Прагматизм, по мнению Б. Рассела, представляет собой попытку возвести надстройку веры на фундаменте скептицизма. Но это ведет к глубоко утопическому отношению к миру или, по его выражению, к «космической непочтительности». «Понятие “истины” как чего-то зависящего от фактов, в значительной степени не поддающихся человеческому контролю, было одним из способов, с помощью которых философия внедряла необходимый элемент скромности, – пишет Б. Рассел. – Если это ограничение скромности снято, то делается дальнейший шаг по пути к определенному виду сумасшествия – отравлению властью» [341, с. 749].

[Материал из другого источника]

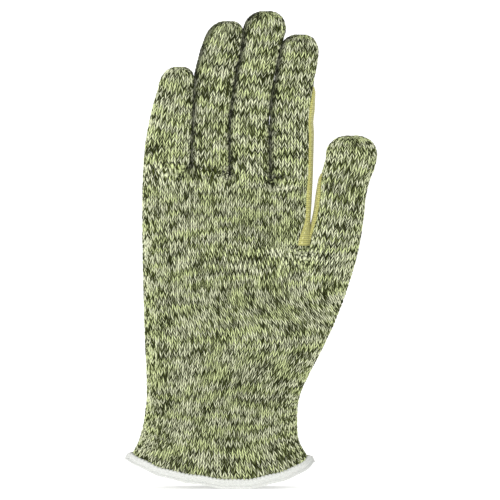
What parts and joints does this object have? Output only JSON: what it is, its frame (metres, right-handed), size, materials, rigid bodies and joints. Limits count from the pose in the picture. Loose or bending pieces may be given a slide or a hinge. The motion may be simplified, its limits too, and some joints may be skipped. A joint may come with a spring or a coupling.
{
  "type": "cut resistant glove",
  "caption": "Seamless knitted cut resistant work glove for the left hand, with an overlocked cuff and a ribbed thumb crotch reinforcement.",
  "frame": {"origin": "middle of the cuff opening, level with the lowest point of the hem", "axes": "+Z from the cuff to the fingertips, +Y out of the palm, -Y out of the back of the hand, +X towards the thumb"},
  "size_m": [0.1346, 0.038, 0.2542],
  "materials": {
    "knit": "plain heavy gauge knit, yellow-green and charcoal two-ply marl",
    "hem_thread": "white overlock thread",
    "elastic": "white covered elastic yarn",
    "reinforcement": "golden yellow ribbed aramid"
  },
  "bodies": {
    "cuff": {"cuff": "knit", "hem_overlock": "hem_thread", "cuff_elastic": "elastic"},
    "hand": {"lower_palm": "knit", "upper_palm": "knit", "crotch_reinforcement": "reinforcement"},
    "little_base": {"little_base": "knit"},
    "little_middle": {"little_middle": "knit"},
    "little_tip": {"little_tip": "knit"},
    "ring_base": {"ring_base": "knit"},
    "ring_middle": {"ring_middle": "knit"},
    "ring_tip": {"ring_tip": "knit"},
    "middle_base": {"middle_base": "knit"},
    "middle_middle": {"middle_middle": "knit"},
    "middle_tip": {"middle_tip": "knit"},
    "index_base": {"index_base": "knit", "index_base_reinforcement": "reinforcement"},
    "index_middle": {"index_middle": "knit", "index_middle_reinforcement": "reinforcement"},
    "index_tip": {"index_tip": "knit"},
    "thumb_base": {"thumb_base": "knit", "thumb_base_reinforcement": "reinforcement"},
    "thumb_tip": {"thumb_tip": "knit", "thumb_tip_reinforcement": "reinforcement"}
  },
  "joints": [
    {"name": "wrist_flex", "type": "hinge", "parent": "cuff", "child": "hand", "pos_m": [0.001, 0, 0.052], "axis": [-1, 0, 0], "range_deg": [-35, 35]},
    {"name": "little_root_flex", "type": "hinge", "parent": "hand", "child": "little_base", "pos_m": [-0.0282, 0, 0.179], "axis": [-0.9969, 0, 0.0785], "range_deg": [-15, 60]},
    {"name": "little_mid_flex", "type": "hinge", "parent": "little_base", "child": "little_middle", "pos_m": [-0.0265, 0, 0.194], "axis": [-0.9925, 0, 0.1219], "range_deg": [0, 75]},
    {"name": "little_end_flex", "type": "hinge", "parent": "little_middle", "child": "little_tip", "pos_m": [-0.025, 0, 0.208], "axis": [-0.9903, 0, 0.1392], "range_deg": [0, 45]},
    {"name": "ring_root_flex", "type": "hinge", "parent": "hand", "child": "ring_base", "pos_m": [-0.0057, 0, 0.179], "axis": [-0.9997, 0, 0.0262], "range_deg": [-15, 60]},
    {"name": "ring_mid_flex", "type": "hinge", "parent": "ring_base", "child": "ring_middle", "pos_m": [-0.0049, 0, 0.202], "axis": [-0.9962, 0, 0.0872], "range_deg": [0, 75]},
    {"name": "ring_end_flex", "type": "hinge", "parent": "ring_middle", "child": "ring_tip", "pos_m": [-0.002, 0, 0.2255], "axis": [-0.9877, 0, 0.1564], "range_deg": [0, 45]},
    {"name": "middle_root_flex", "type": "hinge", "parent": "hand", "child": "middle_base", "pos_m": [0.0153, 0, 0.175], "axis": [-1, 0, 0.0087], "range_deg": [-15, 60]},
    {"name": "middle_mid_flex", "type": "hinge", "parent": "middle_base", "child": "middle_middle", "pos_m": [0.0158, 0, 0.2025], "axis": [-0.9962, 0, 0.0872], "range_deg": [0, 75]},
    {"name": "middle_end_flex", "type": "hinge", "parent": "middle_middle", "child": "middle_tip", "pos_m": [0.0202, 0, 0.228], "axis": [-0.9903, 0, 0.1392], "range_deg": [0, 45]},
    {"name": "index_root_flex", "type": "hinge", "parent": "hand", "child": "index_base", "pos_m": [0.0375, 0, 0.1715], "axis": [-1, 0, 0.0087], "range_deg": [-15, 60]},
    {"name": "index_mid_flex", "type": "hinge", "parent": "index_base", "child": "index_middle", "pos_m": [0.0376, 0, 0.1955], "axis": [-0.9994, 0, 0.0349], "range_deg": [0, 75]},
    {"name": "index_end_flex", "type": "hinge", "parent": "index_middle", "child": "index_tip", "pos_m": [0.0396, 0, 0.218], "axis": [-0.9945, 0, 0.1045], "range_deg": [0, 45]},
    {"name": "thumb_root_flex", "type": "hinge", "parent": "hand", "child": "thumb_base", "pos_m": [0.0624, 0, 0.137], "axis": [-0.9914, 0, 0.1305], "range_deg": [-10, 50]},
    {"name": "thumb_end_flex", "type": "hinge", "parent": "thumb_base", "child": "thumb_tip", "pos_m": [0.0653, 0, 0.158], "axis": [-0.9903, 0, 0.1392], "range_deg": [0, 60]}
  ],
  "couplings": [
    {"joint": "little_end_flex", "follows": "little_mid_flex", "ratio": 0.6},
    {"joint": "ring_end_flex", "follows": "ring_mid_flex", "ratio": 0.6},
    {"joint": "middle_end_flex", "follows": "middle_mid_flex", "ratio": 0.6},
    {"joint": "index_end_flex", "follows": "index_mid_flex", "ratio": 0.6}
  ]
}
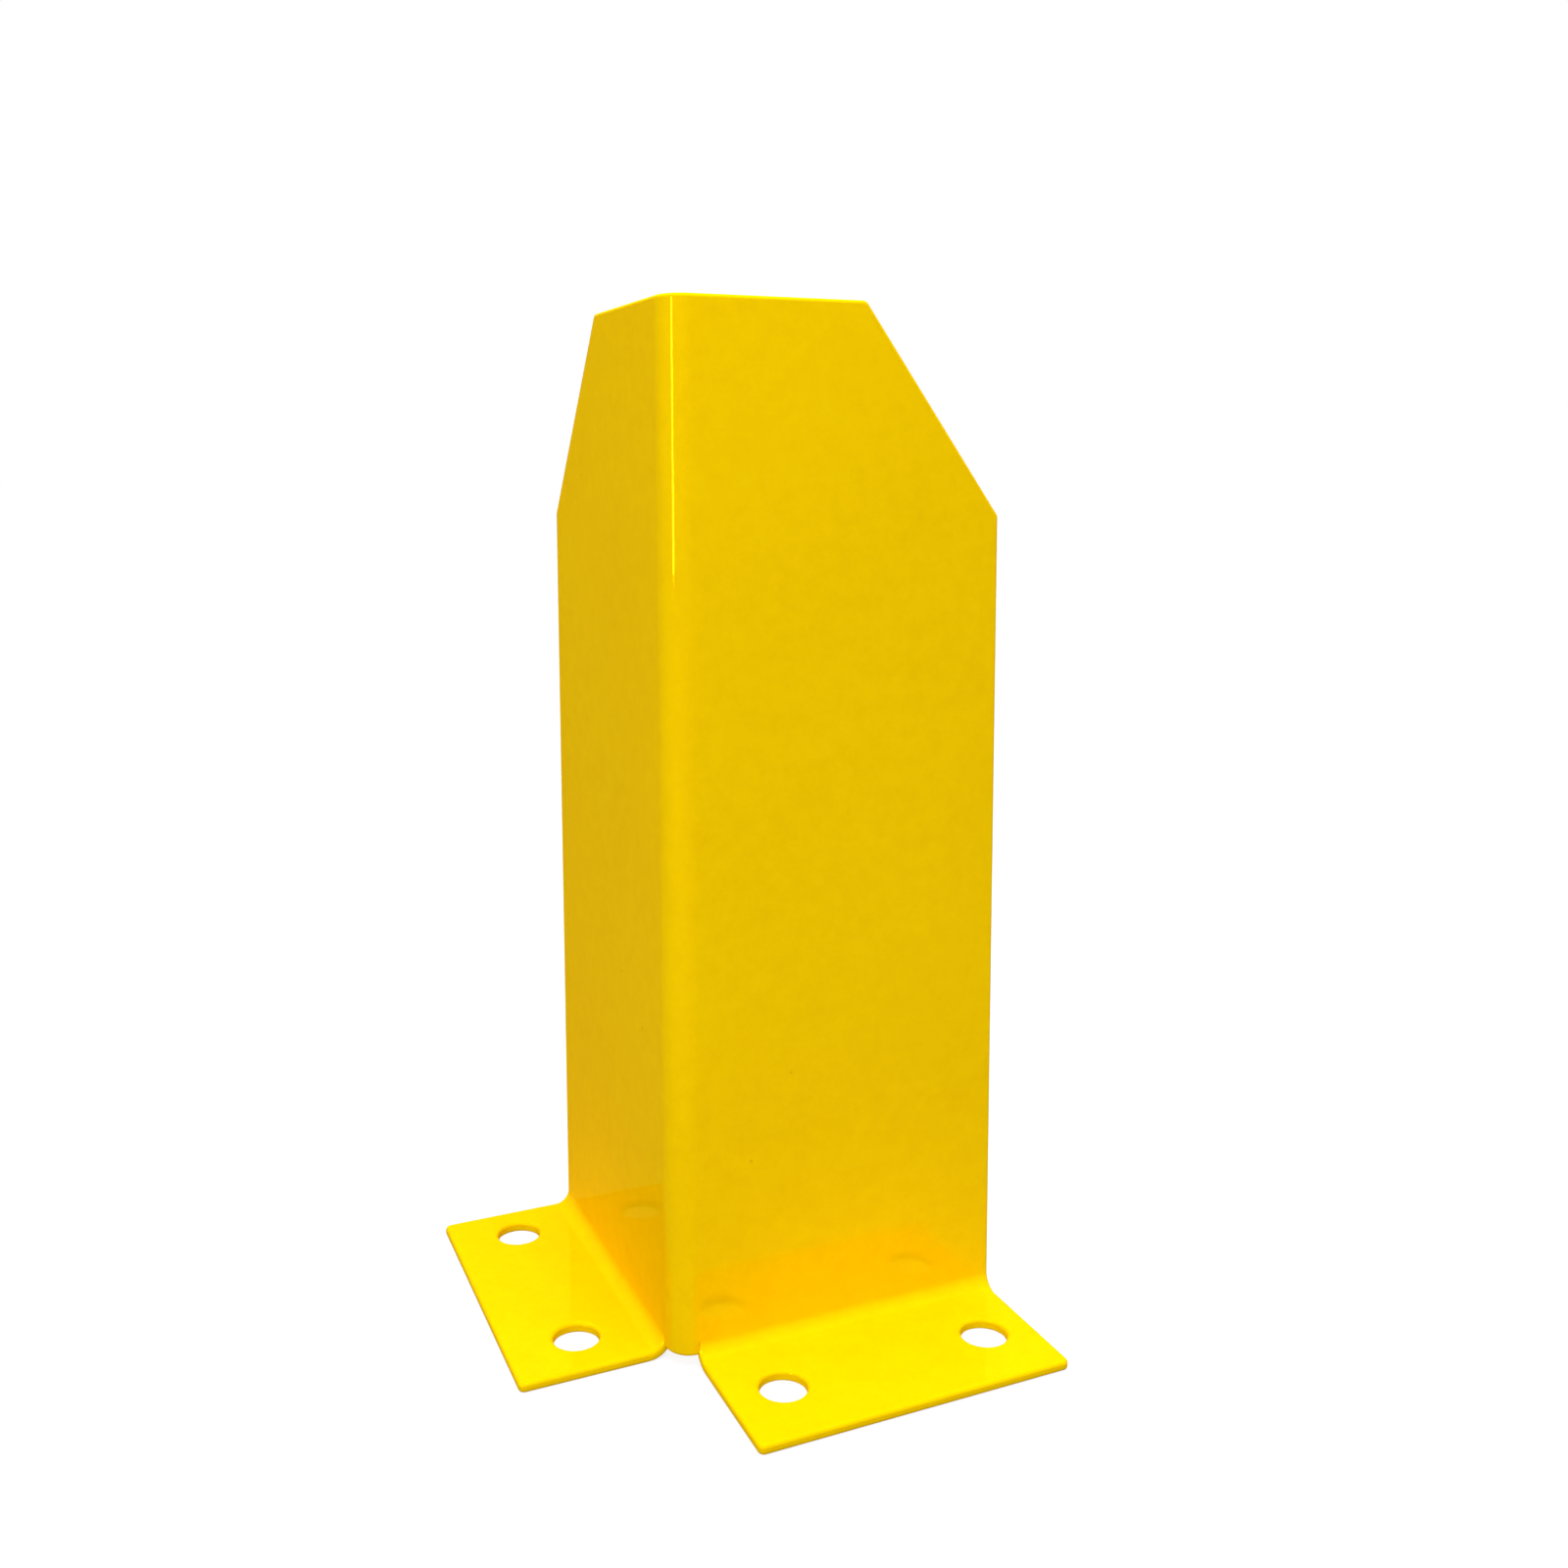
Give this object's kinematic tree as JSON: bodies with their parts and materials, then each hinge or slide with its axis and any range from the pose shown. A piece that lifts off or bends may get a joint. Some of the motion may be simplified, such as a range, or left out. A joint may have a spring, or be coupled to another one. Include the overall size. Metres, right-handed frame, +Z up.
{
  "type": "rack column guard",
  "caption": "Upright L of folded steel sheet with chamfered top corners and two drilled floor flanges; bolts down round the foot of a rack column to take knocks from trucks.",
  "frame": {"origin": "on the floor, under the middle of the square footprint", "axes": "+Z up along the corner fold; the outside corner of the L points to -X -Y, one wall and its flange run along X with the flange towards -Y, the other wall and its flange run along Y with the flange towards -X"},
  "size_m": [0.195, 0.195, 0.4],
  "materials": {
    "yellow_powder_coat": "glossy yellow powder coat with a faint orange peel, over steel sheet"
  },
  "bodies": {
    "root": {"column_guard": "yellow_powder_coat"}
  },
  "joints": []
}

Иллюзии Ницше и прагматистов очень похожи. Иррационалистический способ «бегства» от реальности и прагматическая утопия смысла были «синтезированы» философией жизни. Вполне возможно, правильнее было бы сказать, что с точки зрения кризисного рассмотрения эпохи они все утверждают одно и то же. А. Бергсон провозгласил интуицию единственным инструментом познания, в котором роль разума совершенно несущественна [48; 49; 50]. Неудивительно, что тем самым ставились под сомнение любые цели действительности, которые могли бы быть разумны. Коль скоро разум неспособен отыскать смысл, то не стоит на него рассчитывать и тратить усилия попусту. Поэтому лучшим признавалось доверие становлению жизни, процессу «действия ради действия», ведущую роль в котором занимает инстинкт. Признание неспособности человеческого разума устанавливать человеческие же цели заставило выбрать что-то другое в качестве ведущей силы. Если на этот случай уже не находилось ничего внечеловечески божественного, то оставалась только ускользающая от познания внутренняя сила «животной жизни».

В такой попытке заменить разум доверием силе жизненной эволюции виден страх – неизбежный спутник кризисного сознания. Абсолютный пессимизм человека без смысла и в самом деле ужасает. Легче и приятнее не думать об этом, решив, что за человека все сделает сама жизнь.

Здесь спонтанность алогично противополагается невозможности иначе преодолеть неопределенность смысла, отчего последняя только многократно усиливается, по крайней мере потому, что цели животной жизни принципиально отличаются от целей человеческого разума. Взгляды В. Дильтея развиваются в схожей перспективе [167; 168].